In other words, the doctrine of implied actual authority cannot be used to create an agent’s actual authority to bind the government in contract when the agency’s internal procedures specifically preclude that agent from exercising such authority. Instead, the doctrine serves to fill in the *63gap when an agency reasonably must have intended certain representatives to possess contracting authority but failed expressly to grant that authority. If an agency, without mentioning contracting authority, delegates specific duties to an employee and the employee’s ability to enter contracts is integral, i.e., necessary or essential, to the employee’s efficient performance of those duties, then it is appropriate to imply that the agency intended to delegate or grant actual contracting authority to the employee.5 But in situations where, as here, an agency adopts internal procedures that preclude the employee from exercising such authority, it is totally inconsistent with the agency’s actions to imply that the agency delegated or granted actual contracting authority. Hence, in such cases, the doctrine of implied actual authority should not apply.

V.

Summary judgment is appropriate where there is no genuine issue of material fact {i.e., a fact that might affect the outcome of the suit) and the moving party is entitled to judgment as a matter of law. Anderson v. Liberty Lobby, Inc., 477 U.S. 242, 247, 106 S.Ct. 2505, 2509-10, 91 L.Ed.2d 202 (1986); see Mingus Constructors, Inc. v. United States, 812 F.2d 1387, 1390 (Fed.Cir.1987). Herein, defendant has satisfied its burden to demonstrate the absence of any genuine issue of material fact and that it is entitled to judgment as a matter of law. Celotex Corp. v. Catrett, 477 U.S. 317, 322-23, 106 S.Ct. 2548, 2552-53, 91 L.Ed.2d 265 (1986). Because the grant of contracting authority is not integral to field agents performing their designated duties and because DEA internal procedures forbid field agents from promising compensation for assistance, it simply is not possible to imply that DEA granted these agents contracting authority. Thus, even if, as plaintiff alleges, the interaction between plaintiff and certain DEA field agents satisfied all of the other requirements for a binding contract, there is no enforceable contract because those agents lacked actual authority to bind the government in contract. “Where an approving official exceeds his authority, the government can disavow the official’s words and is not bound by [the] contract.” New America Shipbuilders, Inc. v. United States, 871 F.2d 1077, 1080 (Fed.Cir.1989).

Conclusion

For the reasons set forth above, defendant’s motion for summary judgment is granted and the Clerk of the Court shall enter judgment dismissing plaintiffs complaint. No costs.

IT IS SO ORDERED.

. The Restatement (Second) of Agency § 8 defines apparent authority as "the power to affect the legal relations of another person by transactions with third persons, professedly as agent for the other, arising from and in accordance with the other’s manifestations to such third persons.” Such authority "is created as to a third person by written or spoken words or any other conduct of the principal which, reasonably interpreted, causes the third person to believe that the principal consents to have the act done on his behalf by the person purporting to act for him.” Id. § 27.

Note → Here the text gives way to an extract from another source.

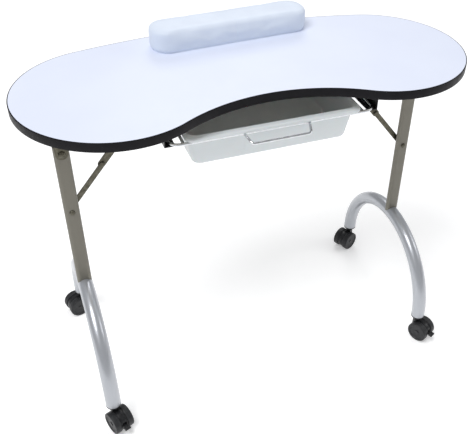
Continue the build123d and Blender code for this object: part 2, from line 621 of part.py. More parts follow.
def castor_body(braked):
    """The moulded body between the wheels, with a round neck under the tube end."""
    half = CASTOR_BODY_THICKNESS / 2
    body = crosswise(CASTOR_TRAIL, AXLE_Z, -half, half, CASTOR_BODY_RADIUS)
    neck_low = AXLE_Z + WHEEL_RADIUS + NECK_WHEEL_GAP
    fin = upright(0, 0, AXLE_Z, neck_low, CASTOR_NECK_RADIUS)
    reach = 2 * WHEEL_RADIUS
    fin &= block((-reach, reach), (-half, half), (0, neck_low))
    body += fin
    body += upright(0, 0, neck_low, NECK_TOP, CASTOR_NECK_RADIUS)
    body -= block((-reach, 2 * reach), (-half, half), (0, CASTOR_BODY_GROUND_GAP))
    body -= crosswise(CASTOR_TRAIL, AXLE_Z, -half, half, AXLE_RADIUS)
    body -= upright(0, 0, NECK_TOP - STEM_SEAT, NECK_TOP, STEM_RADIUS)
    if braked:
        pivot_x = CASTOR_TRAIL + BRAKE_PIVOT_RADIUS
        slot = BRAKE_SLOT_WIDTH / 2
        slot_start = pivot_x - BRAKE_HUB_RADIUS - WHEEL_SIDE_GAP
        body -= block((slot_start, 2 * reach), (-slot, slot), (0, AXLE_Z + 2 * BRAKE_HUB_RADIUS))
        trunnion = BRAKE_TRUNNION_RADIUS + RUNNING_CLEARANCE
        body -= crosswise(pivot_x, AXLE_Z, -half, half, trunnion)
    return body


def castor_stem():
    """The steel pin pressed into the neck; it turns in the socket of the tube end."""
    return upright(0, 0, NECK_TOP - STEM_SEAT, NECK_TOP + STEM_LENGTH, STEM_RADIUS)


def castor_axle():
    """The axle pressed through the body, with a head outside each wheel."""
    end = CASTOR_BODY_THICKNESS / 2 + WHEEL_SIDE_GAP + WHEEL_WIDTH + RUNNING_CLEARANCE
    end -= WHEEL_RECESS_DEPTH
    axle = crosswise(CASTOR_TRAIL, AXLE_Z, -end, end, AXLE_RADIUS)
    for low in (-end - AXLE_HEAD_HEIGHT, end):
        axle += crosswise(CASTOR_TRAIL, AXLE_Z, low, low + AXLE_HEAD_HEIGHT, AXLE_HEAD_RADIUS)
    return axle


def castor_wheel(side):
    """A moulded wheel on the `side` (+1 or -1) end of the axle, with a dished outer face."""
    inner = CASTOR_BODY_THICKNESS / 2 + WHEEL_SIDE_GAP
    outer = inner + WHEEL_WIDTH
    wheel = crosswise(CASTOR_TRAIL, AXLE_Z, inner, outer, WHEEL_RADIUS)
    rims = wheel.edges().filter_by(GeomType.CIRCLE)
    wheel = fillet(rims, WHEEL_EDGE_FILLET)
    wheel -= crosswise(CASTOR_TRAIL, AXLE_Z, outer - WHEEL_RECESS_DEPTH, outer, WHEEL_RECESS_RADIUS)
    wheel -= crosswise(CASTOR_TRAIL, AXLE_Z, inner, outer, AXLE_RADIUS + RUNNING_CLEARANCE)
    return wheel if side > 0 else mirror(wheel, Plane.XZ)


def brake_lever():
    """The pedal of a braked castor, with trunnions that turn in the body's cheeks."""
    pivot_x = CASTOR_TRAIL + BRAKE_PIVOT_RADIUS
    arm = BRAKE_ARM_WIDTH / 2
    pedal = BRAKE_PEDAL_WIDTH / 2
    thick = BRAKE_PEDAL_THICKNESS / 2
    tip = pivot_x + BRAKE_REACH
    lever = crosswise(pivot_x, AXLE_Z, -arm, arm, BRAKE_HUB_RADIUS)
    lever += block((pivot_x, tip - 1), (-arm, arm), (AXLE_Z - thick, AXLE_Z + thick))
    plate = block((tip - BRAKE_PEDAL_LENGTH, tip), (-pedal, pedal), (AXLE_Z - thick, AXLE_Z + thick))
    plate = fillet(plate.edges().filter_by(Axis.Y), thick * 0.6)
    lever += plate
    half = CASTOR_BODY_THICKNESS / 2
    return lever + crosswise(pivot_x, AXLE_Z, -half, half, BRAKE_TRUNNION_RADIUS)


# --- Wrist cushion -------------------------------------------------------------------
def place_cushion(shape):
    return Pos(CUSHION_X, CUSHION_Y, TABLE_HEIGHT) * Rot(0, 0, CUSHION_TURN) * shape


def cushion_base():
    """The board inside the cushion's underside."""
    face = RectangleRounded(
        CUSHION_LENGTH - 2 * CUSHION_BASE_INSET,
        CUSHION_DEPTH - 2 * CUSHION_BASE_INSET,
        CUSHION_END_RADIUS - CUSHION_BASE_INSET,
    )
    return extrude(face, CUSHION_BASE_THICKNESS)


def cushion_pad():
    """The covered pad, round at its ends and along its top."""
    face = Pos(0, 0, CUSHION_BASE_THICKNESS) * RectangleRounded(
        CUSHION_LENGTH, CUSHION_DEPTH, CUSHION_END_RADIUS
    )
    pad = extrude(face, CUSHION_HEIGHT - CUSHION_BASE_THICKNESS)
    top = pad.edges().group_by(Axis.Z)[-1]
    pad = fillet(top, CUSHION_TOP_FILLET)
    bottom = pad.edges().group_by(Axis.Z)[0]
    return fillet(bottom, CUSHION_BOTTOM_FILLET)


# --- All nodes -----------------------------------------------------------------------
def build_nodes():
    nodes = {
        "top_board": top_board(),
        "top_laminate": top_laminate(),
        "edge_band": edge_band(),
        "hanger_screws": hanger_screws(),
        "leg_pivot_bolts": leg_pivot_bolts(),
        "stay_bracket_screws": bracket_screws(),
        "stay_bracket_rivets": bracket_rivets(),
        "runner_screws": runner_screws(),
        "runner_stops": runner_stops(),
        "tray_wire_frame": wire_frame(),
        "tray_rear_wire": rear_wire(),
        "tray_handle": pull_handle(),
        "tray": tray(),
        "cushion_base": place_cushion(cushion_base()),
        "cushion_pad": place_cushion(cushion_pad()),
    }
    handed = {
        "leg_hanger": leg_hanger(),
        "leg_post": leg_post(),
        "foot_arch": foot_arch(),
        "castor_sockets": castor_sockets(),
        "stay_bolt": stay_bolt(),
        "stay_lower": stay_lower(),
        "stay_upper": stay_upper(),
        "knee_rivet": knee_rivet(),
        "stay_bracket": stay_bracket(),
        "tray_runner": tray_runner(),
        "tray_side_bar": side_bar(),
    }
    for name, shape in handed.items():
        nodes["right_" + name] = shape
        nodes["left_" + name] = to_left(shape)
    for corner in CORNERS:
        braked = corner in BRAKED
        pieces = {
            "castor_body": castor_body(braked),
            "castor_stem": castor_stem(),
            "castor_axle": castor_axle(),
            "wheel_left": castor_wheel(1),
            "wheel_right": castor_wheel(-1),
        }
        if braked:
            pieces["brake_lever"] = brake_lever()
        for name, shape in pieces.items():
            nodes[corner + "_" + name] = place_castor(shape, corner)
    return nodes


os.makedirs("parts", exist_ok=True)
for node, shape in build_nodes().items():
    export_step(Pos(0, LEG_PLANE_Y, 0) * shape, f"parts/{node}.step")
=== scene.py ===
"""Looks of the folding manicure table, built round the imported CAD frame.

Everything is in metres in the row frame: +Z up, the client at -Y, legs at y = 0.014.
"""
import json
from math import cos, exp, pi, radians, sin, sqrt

import bmesh
import bpy
from mathutils import Matrix, Vector


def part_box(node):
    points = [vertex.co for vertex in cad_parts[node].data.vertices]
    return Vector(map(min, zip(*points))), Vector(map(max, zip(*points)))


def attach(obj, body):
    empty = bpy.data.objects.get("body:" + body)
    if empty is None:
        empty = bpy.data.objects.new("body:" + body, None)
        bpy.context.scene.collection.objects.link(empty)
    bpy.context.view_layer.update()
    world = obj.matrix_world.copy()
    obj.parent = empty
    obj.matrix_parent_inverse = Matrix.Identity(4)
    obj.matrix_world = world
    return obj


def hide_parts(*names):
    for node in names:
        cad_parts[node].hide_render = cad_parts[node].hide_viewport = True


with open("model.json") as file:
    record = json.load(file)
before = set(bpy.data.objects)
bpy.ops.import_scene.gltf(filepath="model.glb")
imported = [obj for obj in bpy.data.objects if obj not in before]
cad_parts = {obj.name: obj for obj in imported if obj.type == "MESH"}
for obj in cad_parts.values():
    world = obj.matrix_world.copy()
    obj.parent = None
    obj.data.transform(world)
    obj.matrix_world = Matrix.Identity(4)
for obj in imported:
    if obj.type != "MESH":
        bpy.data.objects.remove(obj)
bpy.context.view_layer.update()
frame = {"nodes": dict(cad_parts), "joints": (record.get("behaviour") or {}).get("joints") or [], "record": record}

JOINTS = {joint["name"]: joint for joint in frame["joints"]}
CORNERS = ("front_left", "front_right", "rear_right", "rear_left")
SIDES = ("left", "right")


# --- Materials -----------------------------------------------------------------------
def linear(red, green, blue):
    """An 0-255 sRGB colour as linear RGBA."""
    def one(value):
        value /= 255
        return value / 12.92 if value <= 0.04045 else ((value + 0.055) / 1.055) ** 2.4
    return (one(red), one(green), one(blue), 1.0)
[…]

. With respect to this distinction between government contracts and private contracts, the Supreme Court in Merrill explained: "|T]he rules of law whereby private ... companies are rendered liable for the acts of their agents are not bodily applicable to a Government agency ... unless Congress has so provided.” 332 U.S. at 383 n. 1, 68 S.Ct. at 3 n. 1.

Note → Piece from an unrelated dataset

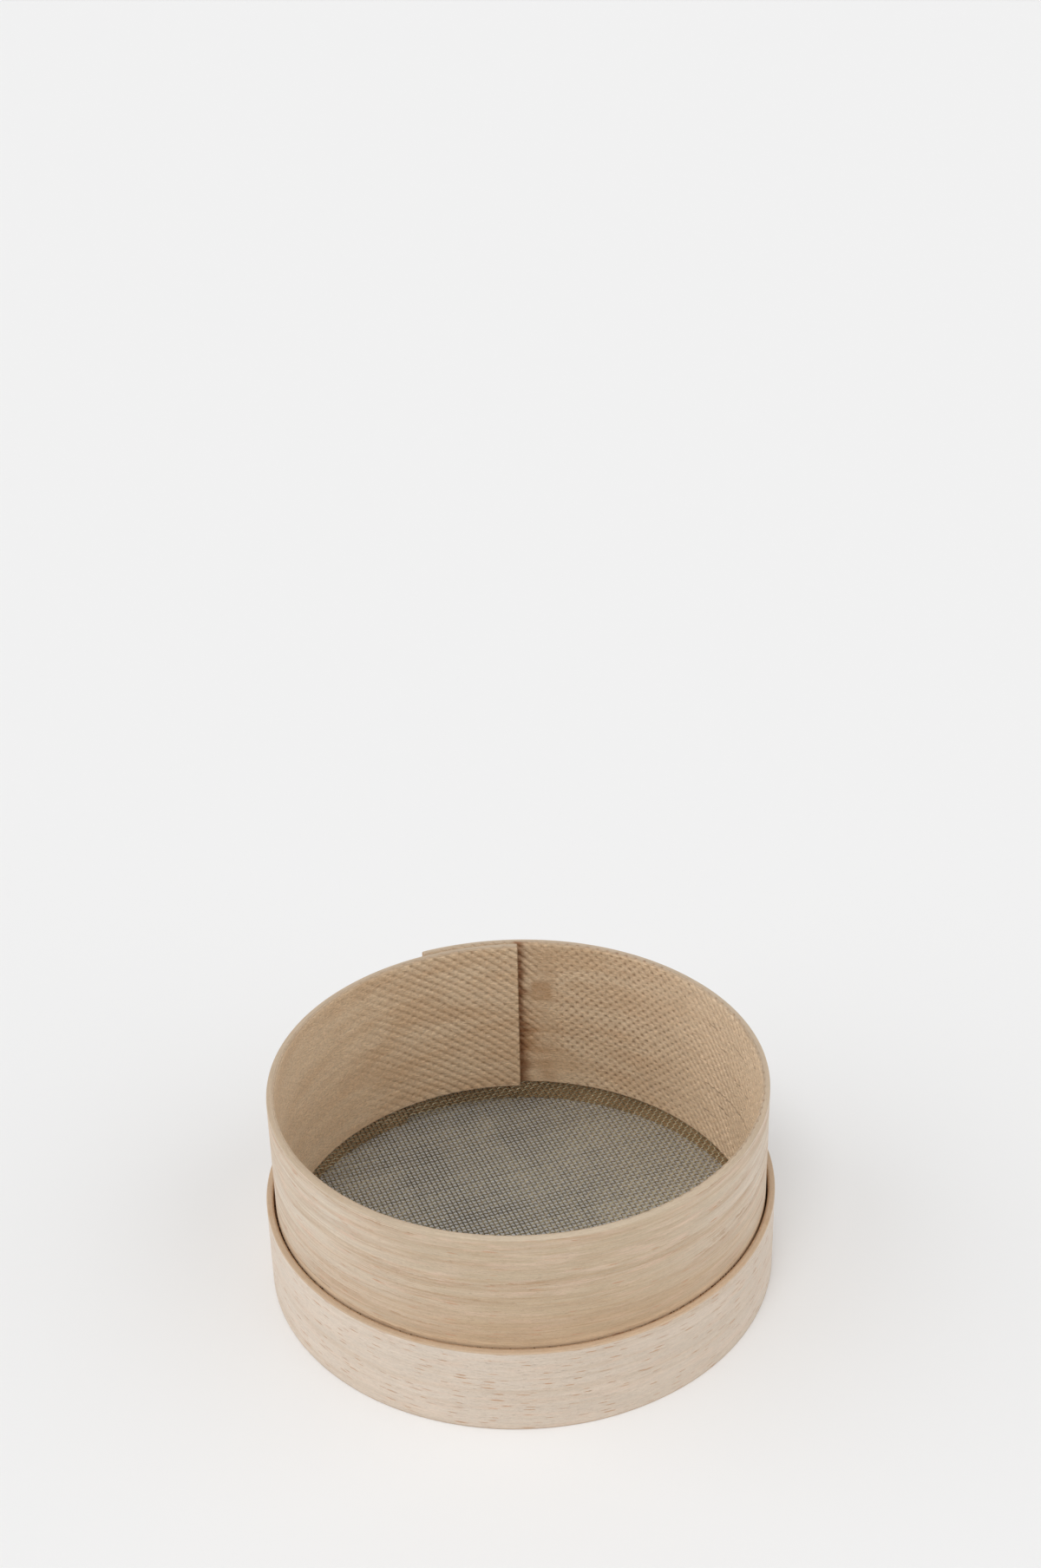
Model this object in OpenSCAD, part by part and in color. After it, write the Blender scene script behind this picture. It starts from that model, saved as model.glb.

. There seems to be one additional analytical flaw in plaintiff's argument that warrants note. *62Plaintiff’s premise is that contracting authority is essential to DEA field agents encouraging cooperation from informants and therefore is essential to the agents performing their designated duties. DEA, however, in this and similar litigation, has repeatedly taken the position that field agents lack such authority to bind the government in contract. See, e.g., Henke v. United States, 60 F.3d 795 (Fed.Cir.1995); Hoch v. United States, 31 Fed.Cl. 111 (1994). DEA must expect that over time its public statements with respect to compensation will become known to potential informants. Hence, if the court were to conclude that contracting authority is necessary or essential to field agents securing the assistance of informants, then a necessary corollary to that conclusion would be that DEA has been intentionally making public statements that undermine DEA’s ability to obtain the assistance of informants and thereby to carry out its central mission of enforcing the drug prohibition laws. DEA is in the optimal position to determine whether contracting authority is integral to the job performance of its agents, and DEA’s actions support the conclusion that DEA does not view contracting authority as integral.

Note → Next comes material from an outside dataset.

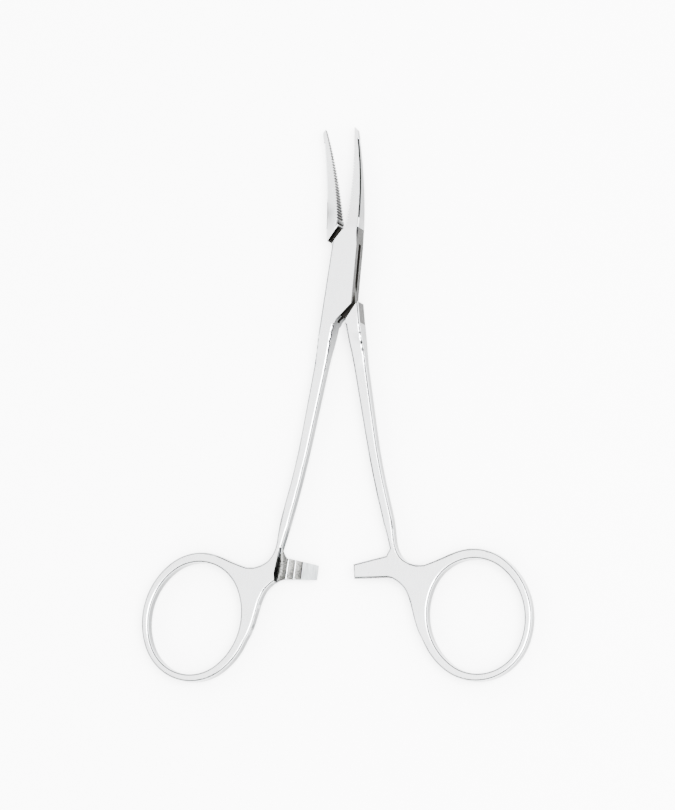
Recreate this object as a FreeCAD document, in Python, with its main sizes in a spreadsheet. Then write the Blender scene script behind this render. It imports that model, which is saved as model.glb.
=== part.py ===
import FreeCAD, Part
import Sketcher
import math
import os
from types import SimpleNamespace

# Curved mosquito hemostat forceps with a box lock and a three-tooth ratchet.
# It lies on the back face of the box lock: +Y to the tips, +X to the right ring, +Z to the front face.
# The origin is on the hinge axis, on the back face. All sizes are in millimetres and degrees.
# Both halves are drawn closed and then turned apart, half the opening angle each.

SIZES = {
    # Opening of the two halves at rest, and the running clearances
    "opening_angle": 11.2,
    "jaw_clearance": 0.04,
    "shoulder_clearance": 0.16,
    "tongue_clearance": 0.05,
    "pin_clearance": 0.04,
    # Box lock
    "box_thickness": 4.6,
    "box_top_half_width": 2.85,
    "box_foot_half_width": 3.35,
    "plate_top_side": 6.1,
    "plate_top_end": 9.5,
    "plate_foot_side": -7.5,
    "plate_foot_end": -11.2,
    "plate_foot_overlap": 0.3,
    "slot_thickness": 1.4,
    "tongue_half_width": 2.3,
    "pin_diameter": 2.6,
    # Jaws
    "jaw_curve_radius": 120.0,
    "jaw_curve_start": 12.0,
    "jaw_length": 32.2,
    "jaw_middle": 20.5,
    "jaw_middle_width": 2.05,
    "jaw_tip_width": 0.95,
    "jaw_tip_round": 0.7,
    "jaw_middle_thickness": 2.3,
    "jaw_tip_thickness": 1.05,
    "serration_pitch": 0.65,
    "serration_depth": 0.3,
    "serration_count": 33,
    "serration_start": 10.3,
    # Shanks
    "neck_top": -12.5,
    "neck_foot": -23.0,
    "neck_top_outer": 3.45,
    "neck_foot_inner": 1.2,
    "neck_foot_outer": 4.0,
    "shank_thickness": 2.8,
    "shank_bend_start": -37.0,
    "shank_bend_inner": 2.6,
    "shank_bend_outer": 4.95,
    "shank_low": -54.0,
    "shank_low_inner": 4.85,
    "shank_low_outer": 7.15,
    "shank_foot": -63.5,
    "shank_foot_inner": 6.6,
    "shank_foot_outer": 9.3,
    # Finger rings
    "ring_centre_out": 24.7,
    "ring_centre_down": -79.3,
    "ring_hole_wide": 21.5,
    "ring_hole_long": 24.7,
    "ring_end_radius": 9.9,
    "ring_lean": 10.0,
    "ring_wall": 2.0,
    "ring_wall_shift": 0.3,
    "web_notch_out": 10.4,
    "web_notch_down": -65.8,
    "web_branch_out": 21.0,
    "web_branch_down": -65.1,
    "web_heel_out": 8.4,
    "web_heel_down": -69.2,
    "web_limb_out": 12.3,
    "web_limb_down": -75.2,
    # Ratchet bars
    "bar_radius": 66.8,
    "bar_width": 3.2,
    "bar_reach": 2.06,
    "bar_root_out": 5.5,
    "bar_root_widening": 1.0,
    "tooth_pitch": 1.76,
    "tooth_lead_in": 3.2,
    "tooth_land": 0.3,
    "tooth_crest": 0.28,
    "tooth_gullet": 0.45,
    "bar_tip_drop": 0.75,
    "bar_pocket_length": 2.3,
    "bar_pocket_drop": 0.6,
    # Edges
    "edge_round": 0.55,
    "jaw_edge_round": 0.3,
    "web_round": 2.6,
    "notch_round": 1.0,
    "bar_corner_round": 0.5,
}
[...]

. Because the field agents with whom plaintiff interacted are not covered in Section 6612.45.-C.l, this court need not address the issue of whether the approval authority granted therein encompasses the authority to enter contracts that promise subsequent payment.

. Defendant cites California Sand & Gravel, Inc. v. United States, 22 Cl.Ct. 19, 27 (1990), aff'd mem., 937 F.2d 624 (Fed.Cir.1991), cert. denied, 502 U.S. 1057, 112 S.Ct. 934, 117 L.Ed.2d 105 (1992), for the proposition that the doctrine of implied actual authority can be invoked only to broaden existing contracting authority and not to create contracting authority when none exists. See also Zacharin v. United States, 34 Fed.Cl. 609, 615 (1996); Howard v. United States, 31 Fed.Cl. 297, 314 (1994); Essen Mall Properties v. United States, 21 Cl.Ct. 430, 444-46 (1990). But in remanding Landau for application of the doctrine of implied actual authority, the Court of Appeals for the Federal Circuit neither suggested that the government representatives therein had any such contracting authority or purported to create such a requirement for the lower court to consider. Rather, the Landau court focused on whether the contracting authority in issue was integral to the government representatives carrying out their duties. If such authority were integral, then, as described above, the court could presume that the agency intended to delegate contracting authority. Such a presumption would seem equally applicable whether or not the representatives had been granted contracting authority.